Following a week of uncertainty and calls for transparency regarding the distribution of remdesivir, the federal government today announced its allocation plan for the drug.

Pharmaceutical company Pfizer plans to expand human clinical trials for a coronavirus vaccine and include thousands of people by September, according to CNBC.

If the trial goes well and the vaccine is safe, the company will "be able to deliver millions of doses in the October timeframe," Pfizer CEO and Chairman Albert Bourla said Tuesday.

The first doses of the vaccine, called BNT162, were given to humans in Germany, the company announced March 5. Pfizer plans to test about 360 people during this phase of the trial, according to the news release.

Pfizer is testing four different variations of the vaccine. The company should know which is the most safe and effective to move forward in June or July, Bourla told CNBC.

"We are collecting data as we speak in real time so we know," he said.

The most successful variation will move into the next stage of clinical trials, which could lead to a large-scale study with thousands of participants in September. Following that, the company could produce millions of doses in October and hundreds of millions of doses in 2021, he added.

Several drug companies are racing to make a vaccine. More than 120 vaccines are being developed across the world, according to the World Health Organization.
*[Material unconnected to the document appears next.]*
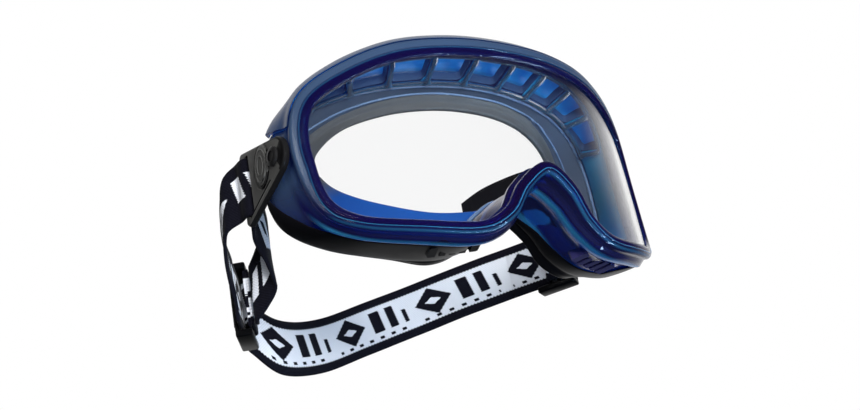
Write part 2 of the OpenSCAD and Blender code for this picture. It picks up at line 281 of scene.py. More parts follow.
ABSORB = (0.02, 0.60, 0.85)
SLATE = (0.070, 0.130, 0.250)
AZURE = (0.02, 0.34, 0.80)
M_FRAME = clear_plastic("frame_blue", (0.85, 0.90, 1.0), ABSORB, 1400.0, 0.06, (0.2, 0.42, 0.7),
                        (0.017, 0.006, 0.08), 0.25, SLATE, 0.6, AZURE, True)
M_BROW = clear_plastic("brow_blue", (0.82, 0.92, 1.0), ABSORB, 1600.0, 0.12, (0.2, 0.45, 0.72),
                       (0.10, 0.19, 0.34), 0.45, (0.058, 0.118, 0.235), 0.43, AZURE, True)
M_VENT = clear_plastic("vent_blue", (0.7, 0.88, 1.0), ABSORB, 600.0, 0.1, (0.2, 0.5, 0.8),
                       (0.06, 0.13, 0.25), 0.5, SLATE, 0.2, AZURE)
M_LENS = clear_plastic("lens_clear", (0.99, 0.993, 0.995), None, 0, 0.0, (0.97, 0.98, 0.98))
M_CLIP = moulded("clip_grey", (0.050, 0.050, 0.048), 0.5, 0.00007, 1500.0, 0.2, 0.4)
M_BLACK = moulded("black_plastic", (0.0025, 0.0025, 0.003), 0.32, 0.00003, 1500.0, 0.3, 0.3, 0.12)
M_CAP = moulded("cap_navy", (0.010, 0.008, 0.055), 0.2, 0.00003, 1500.0, 0.2, 0.3)
M_SEAM = moulded("seam_purple", (0.012, 0.004, 0.055), 0.15, 0.00002, 1500.0, 0.2)


def skirt_material():
    """Black below, turning slate grey over the brow, where the soft moulding lets some light through."""
    m, nt = material("skirt_black")
    out = node(nt, "ShaderNodeOutputMaterial")
    p = put(node(nt, "ShaderNodeBsdfPrincipled"), Specular_IOR_Level=0.05)
    high = math_node(nt, "MULTIPLY_ADD", object_xyz(nt)["Z"], 60.0, 0.2, clamp=True)
    grey = mix_colour(nt, noise(nt, 50.0), (0.050, 0.066, 0.10), (0.040, 0.056, 0.09))
    link(nt, mix_colour(nt, high, (0.0035, 0.0035, 0.0045), grey), p.inputs["Base Color"])
    link(nt, math_node(nt, "MULTIPLY_ADD", noise(nt, 160.0), 0.12, 0.3), p.inputs["Roughness"])
    link(nt, bump(nt, noise(nt, 900.0, 2.0), 0.3, 0.00002), p.inputs["Normal"])
    link(nt, p.outputs[0], out.inputs["Surface"])
    return m


M_SKIRT = skirt_material()
M_BEAD = moulded("bead_slate", (0.10, 0.16, 0.27), 0.25, 0.00002, 1500.0, 0.15)


REPEAT = 47.0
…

In general, U.S. health officials have said vaccine development will take 12-18 months. On Tuesday, Anthony Fauci, MD, director of the National Institute of Allergy and Infectious Diseases, said "more likely than not" an effective vaccine will be developed.

"We have many candidates and hope to have multiple winners. In other words, multiple shots on goal," he said during a Senate testimony focused on the COVID-19 response.